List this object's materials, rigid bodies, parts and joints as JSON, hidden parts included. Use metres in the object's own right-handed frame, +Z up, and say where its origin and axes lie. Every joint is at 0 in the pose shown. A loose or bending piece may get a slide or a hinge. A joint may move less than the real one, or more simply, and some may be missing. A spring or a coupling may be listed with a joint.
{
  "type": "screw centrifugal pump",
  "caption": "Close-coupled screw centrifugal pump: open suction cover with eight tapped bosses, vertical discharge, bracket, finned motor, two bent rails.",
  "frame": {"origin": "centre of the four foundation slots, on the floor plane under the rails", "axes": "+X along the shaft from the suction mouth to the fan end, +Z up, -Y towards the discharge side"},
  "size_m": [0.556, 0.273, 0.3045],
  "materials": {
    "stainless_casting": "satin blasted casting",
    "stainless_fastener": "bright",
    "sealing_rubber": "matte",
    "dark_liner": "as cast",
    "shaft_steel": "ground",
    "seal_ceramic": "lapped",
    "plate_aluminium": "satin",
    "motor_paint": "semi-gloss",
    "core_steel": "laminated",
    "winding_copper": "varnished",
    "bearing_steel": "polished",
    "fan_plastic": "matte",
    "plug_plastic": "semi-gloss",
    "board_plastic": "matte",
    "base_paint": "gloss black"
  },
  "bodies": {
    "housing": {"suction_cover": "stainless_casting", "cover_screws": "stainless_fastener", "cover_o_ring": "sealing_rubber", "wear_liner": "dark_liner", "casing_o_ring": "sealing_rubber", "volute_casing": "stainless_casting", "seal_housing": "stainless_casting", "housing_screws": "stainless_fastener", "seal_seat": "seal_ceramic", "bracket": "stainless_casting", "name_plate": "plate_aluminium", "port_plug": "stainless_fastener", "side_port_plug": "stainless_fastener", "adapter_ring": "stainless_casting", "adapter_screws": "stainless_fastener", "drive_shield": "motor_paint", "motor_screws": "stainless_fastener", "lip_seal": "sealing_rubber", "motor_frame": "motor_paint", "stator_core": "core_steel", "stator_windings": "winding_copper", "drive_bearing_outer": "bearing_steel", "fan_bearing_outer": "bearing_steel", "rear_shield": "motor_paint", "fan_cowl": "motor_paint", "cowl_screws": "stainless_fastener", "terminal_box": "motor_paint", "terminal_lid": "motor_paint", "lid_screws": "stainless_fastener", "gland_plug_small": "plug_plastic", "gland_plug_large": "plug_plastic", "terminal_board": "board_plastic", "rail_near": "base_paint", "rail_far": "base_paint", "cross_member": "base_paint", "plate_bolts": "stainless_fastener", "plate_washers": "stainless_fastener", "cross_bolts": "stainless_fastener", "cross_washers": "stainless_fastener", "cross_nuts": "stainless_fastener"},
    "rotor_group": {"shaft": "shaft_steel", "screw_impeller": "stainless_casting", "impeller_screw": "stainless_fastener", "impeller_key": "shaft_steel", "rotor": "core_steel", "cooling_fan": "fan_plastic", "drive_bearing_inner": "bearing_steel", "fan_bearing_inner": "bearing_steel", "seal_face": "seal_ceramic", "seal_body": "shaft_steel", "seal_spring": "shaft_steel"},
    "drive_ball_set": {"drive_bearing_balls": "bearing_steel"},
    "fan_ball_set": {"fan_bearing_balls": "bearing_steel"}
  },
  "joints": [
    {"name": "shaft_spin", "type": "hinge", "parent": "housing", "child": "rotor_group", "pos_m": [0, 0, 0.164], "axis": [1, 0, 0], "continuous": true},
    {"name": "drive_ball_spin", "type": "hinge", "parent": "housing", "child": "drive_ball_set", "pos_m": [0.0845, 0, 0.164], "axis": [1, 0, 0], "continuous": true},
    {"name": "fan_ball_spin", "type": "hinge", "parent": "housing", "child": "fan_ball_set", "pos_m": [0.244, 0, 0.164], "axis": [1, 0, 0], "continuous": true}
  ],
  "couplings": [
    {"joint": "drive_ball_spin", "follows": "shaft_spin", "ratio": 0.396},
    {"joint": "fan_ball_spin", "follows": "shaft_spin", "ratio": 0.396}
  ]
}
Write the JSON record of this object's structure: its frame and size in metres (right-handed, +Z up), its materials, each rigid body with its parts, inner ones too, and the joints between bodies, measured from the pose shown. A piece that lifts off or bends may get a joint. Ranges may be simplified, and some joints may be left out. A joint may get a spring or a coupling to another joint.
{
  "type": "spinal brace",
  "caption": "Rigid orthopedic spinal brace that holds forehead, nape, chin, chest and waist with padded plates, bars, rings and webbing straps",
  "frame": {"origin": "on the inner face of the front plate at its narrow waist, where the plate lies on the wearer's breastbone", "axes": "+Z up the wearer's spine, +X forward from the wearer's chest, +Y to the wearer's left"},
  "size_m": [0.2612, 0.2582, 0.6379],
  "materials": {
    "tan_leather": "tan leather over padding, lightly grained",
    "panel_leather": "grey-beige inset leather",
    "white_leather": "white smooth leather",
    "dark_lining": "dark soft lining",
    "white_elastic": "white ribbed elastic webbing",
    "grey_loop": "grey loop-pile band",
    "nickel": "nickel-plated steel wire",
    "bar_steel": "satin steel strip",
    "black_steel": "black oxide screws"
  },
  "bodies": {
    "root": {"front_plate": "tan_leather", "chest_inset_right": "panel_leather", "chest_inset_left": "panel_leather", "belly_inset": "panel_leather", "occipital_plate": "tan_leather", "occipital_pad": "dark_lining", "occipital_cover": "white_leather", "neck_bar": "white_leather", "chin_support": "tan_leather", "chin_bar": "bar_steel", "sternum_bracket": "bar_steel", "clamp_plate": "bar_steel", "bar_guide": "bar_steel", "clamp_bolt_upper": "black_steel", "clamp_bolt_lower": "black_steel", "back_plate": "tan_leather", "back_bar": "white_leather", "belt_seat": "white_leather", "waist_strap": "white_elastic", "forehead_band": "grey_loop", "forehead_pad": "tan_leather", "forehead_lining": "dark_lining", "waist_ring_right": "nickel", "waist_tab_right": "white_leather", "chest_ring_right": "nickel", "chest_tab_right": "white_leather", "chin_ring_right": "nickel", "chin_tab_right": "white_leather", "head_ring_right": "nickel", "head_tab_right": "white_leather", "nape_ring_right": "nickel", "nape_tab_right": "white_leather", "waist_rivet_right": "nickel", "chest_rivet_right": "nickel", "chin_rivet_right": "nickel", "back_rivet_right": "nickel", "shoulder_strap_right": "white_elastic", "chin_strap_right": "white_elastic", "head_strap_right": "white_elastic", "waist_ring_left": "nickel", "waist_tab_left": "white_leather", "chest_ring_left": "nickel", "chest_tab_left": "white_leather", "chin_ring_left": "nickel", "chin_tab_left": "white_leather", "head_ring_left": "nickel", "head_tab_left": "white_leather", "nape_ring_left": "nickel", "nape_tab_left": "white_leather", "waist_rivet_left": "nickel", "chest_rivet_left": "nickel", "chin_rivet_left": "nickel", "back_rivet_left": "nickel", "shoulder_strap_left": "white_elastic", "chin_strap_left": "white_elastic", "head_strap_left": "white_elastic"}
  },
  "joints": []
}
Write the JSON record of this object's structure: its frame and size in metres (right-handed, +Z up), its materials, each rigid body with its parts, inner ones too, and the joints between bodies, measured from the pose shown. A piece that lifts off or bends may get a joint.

################

(STATED TASK):
Your task is to print the whole listing again exactly.

(WRITTEN SOLUTION):
List this object's materials, rigid bodies, parts and joints as JSON, hidden parts included. Use metres in the object's own right-handed frame, +Z up, and say where its origin and axes lie. Every joint is at 0 in the pose shown. A loose or bending piece may get a slide or a hinge. A joint may move less than the real one, or more simply, and some may be missing. A spring or a coupling may be listed with a joint.
{
  "type": "screw centrifugal pump",
  "caption": "Close-coupled screw centrifugal pump: open suction cover with eight tapped bosses, vertical discharge, bracket, finned motor, two bent rails.",
  "frame": {"origin": "centre of the four foundation slots, on the floor plane under the rails", "axes": "+X along the shaft from the suction mouth to the fan end, +Z up, -Y towards the discharge side"},
  "size_m": [0.556, 0.273, 0.3045],
  "materials": {
    "stainless_casting": "satin blasted casting",
    "stainless_fastener": "bright",
    "sealing_rubber": "matte",
    "dark_liner": "as cast",
    "shaft_steel": "ground",
    "seal_ceramic": "lapped",
    "plate_aluminium": "satin",
    "motor_paint": "semi-gloss",
    "core_steel": "laminated",
    "winding_copper": "varnished",
    "bearing_steel": "polished",
    "fan_plastic": "matte",
    "plug_plastic": "semi-gloss",
    "board_plastic": "matte",
    "base_paint": "gloss black"
  },
  "bodies": {
    "housing": {"suction_cover": "stainless_casting", "cover_screws": "stainless_fastener", "cover_o_ring": "sealing_rubber", "wear_liner": "dark_liner", "casing_o_ring": "sealing_rubber", "volute_casing": "stainless_casting", "seal_housing": "stainless_casting", "housing_screws": "stainless_fastener", "seal_seat": "seal_ceramic", "bracket": "stainless_casting", "name_plate": "plate_aluminium", "port_plug": "stainless_fastener", "side_port_plug": "stainless_fastener", "adapter_ring": "stainless_casting", "adapter_screws": "stainless_fastener", "drive_shield": "motor_paint", "motor_screws": "stainless_fastener", "lip_seal": "sealing_rubber", "motor_frame": "motor_paint", "stator_core": "core_steel", "stator_windings": "winding_copper", "drive_bearing_outer": "bearing_steel", "fan_bearing_outer": "bearing_steel", "rear_shield": "motor_paint", "fan_cowl": "motor_paint", "cowl_screws": "stainless_fastener", "terminal_box": "motor_paint", "terminal_lid": "motor_paint", "lid_screws": "stainless_fastener", "gland_plug_small": "plug_plastic", "gland_plug_large": "plug_plastic", "terminal_board": "board_plastic", "rail_near": "base_paint", "rail_far": "base_paint", "cross_member": "base_paint", "plate_bolts": "stainless_fastener", "plate_washers": "stainless_fastener", "cross_bolts": "stainless_fastener", "cross_washers": "stainless_fastener", "cross_nuts": "stainless_fastener"},
    "rotor_group": {"shaft": "shaft_steel", "screw_impeller": "stainless_casting", "impeller_screw": "stainless_fastener", "impeller_key": "shaft_steel", "rotor": "core_steel", "cooling_fan": "fan_plastic", "drive_bearing_inner": "bearing_steel", "fan_bearing_inner": "bearing_steel", "seal_face": "seal_ceramic", "seal_body": "shaft_steel", "seal_spring": "shaft_steel"},
    "drive_ball_set": {"drive_bearing_balls": "bearing_steel"},
    "fan_ball_set": {"fan_bearing_balls": "bearing_steel"}
  },
  "joints": [
    {"name": "shaft_spin", "type": "hinge", "parent": "housing", "child": "rotor_group", "pos_m": [0, 0, 0.164], "axis": [1, 0, 0], "continuous": true},
    {"name": "drive_ball_spin", "type": "hinge", "parent": "housing", "child": "drive_ball_set", "pos_m": [0.0845, 0, 0.164], "axis": [1, 0, 0], "continuous": true},
    {"name": "fan_ball_spin", "type": "hinge", "parent": "housing", "child": "fan_ball_set", "pos_m": [0.244, 0, 0.164], "axis": [1, 0, 0], "continuous": true}
  ],
  "couplings": [
    {"joint": "drive_ball_spin", "follows": "shaft_spin", "ratio": 0.396},
    {"joint": "fan_ball_spin", "follows": "shaft_spin", "ratio": 0.396}
  ]
}
Write the JSON record of this object's structure: its frame and size in metres (right-handed, +Z up), its materials, each rigid body with its parts, inner ones too, and the joints between bodies, measured from the pose shown. A piece that lifts off or bends may get a joint. Ranges may be simplified, and some joints may be left out. A joint may get a spring or a coupling to another joint.
{
  "type": "spinal brace",
  "caption": "Rigid orthopedic spinal brace that holds forehead, nape, chin, chest and waist with padded plates, bars, rings and webbing straps",
  "frame": {"origin": "on the inner face of the front plate at its narrow waist, where the plate lies on the wearer's breastbone", "axes": "+Z up the wearer's spine, +X forward from the wearer's chest, +Y to the wearer's left"},
  "size_m": [0.2612, 0.2582, 0.6379],
  "materials": {
    "tan_leather": "tan leather over padding, lightly grained",
    "panel_leather": "grey-beige inset leather",
    "white_leather": "white smooth leather",
    "dark_lining": "dark soft lining",
    "white_elastic": "white ribbed elastic webbing",
    "grey_loop": "grey loop-pile band",
    "nickel": "nickel-plated steel wire",
    "bar_steel": "satin steel strip",
    "black_steel": "black oxide screws"
  },
  "bodies": {
    "root": {"front_plate": "tan_leather", "chest_inset_right": "panel_leather", "chest_inset_left": "panel_leather", "belly_inset": "panel_leather", "occipital_plate": "tan_leather", "occipital_pad": "dark_lining", "occipital_cover": "white_leather", "neck_bar": "white_leather", "chin_support": "tan_leather", "chin_bar": "bar_steel", "sternum_bracket": "bar_steel", "clamp_plate": "bar_steel", "bar_guide": "bar_steel", "clamp_bolt_upper": "black_steel", "clamp_bolt_lower": "black_steel", "back_plate": "tan_leather", "back_bar": "white_leather", "belt_seat": "white_leather", "waist_strap": "white_elastic", "forehead_band": "grey_loop", "forehead_pad": "tan_leather", "forehead_lining": "dark_lining", "waist_ring_right": "nickel", "waist_tab_right": "white_leather", "chest_ring_right": "nickel", "chest_tab_right": "white_leather", "chin_ring_right": "nickel", "chin_tab_right": "white_leather", "head_ring_right": "nickel", "head_tab_right": "white_leather", "nape_ring_right": "nickel", "nape_tab_right": "white_leather", "waist_rivet_right": "nickel", "chest_rivet_right": "nickel", "chin_rivet_right": "nickel", "back_rivet_right": "nickel", "shoulder_strap_right": "white_elastic", "chin_strap_right": "white_elastic", "head_strap_right": "white_elastic", "waist_ring_left": "nickel", "waist_tab_left": "white_leather", "chest_ring_left": "nickel", "chest_tab_left": "white_leather", "chin_ring_left": "nickel", "chin_tab_left": "white_leather", "head_ring_left": "nickel", "head_tab_left": "white_leather", "nape_ring_left": "nickel", "nape_tab_left": "white_leather", "waist_rivet_left": "nickel", "chest_rivet_left": "nickel", "chin_rivet_left": "nickel", "back_rivet_left": "nickel", "shoulder_strap_left": "white_elastic", "chin_strap_left": "white_elastic", "head_strap_left": "white_elastic"}
  },
  "joints": []
}
Write the JSON record of this object's structure: its frame and size in metres (right-handed, +Z up), its materials, each rigid body with its parts, inner ones too, and the joints between bodies, measured from the pose shown. A piece that lifts off or bends may get a joint.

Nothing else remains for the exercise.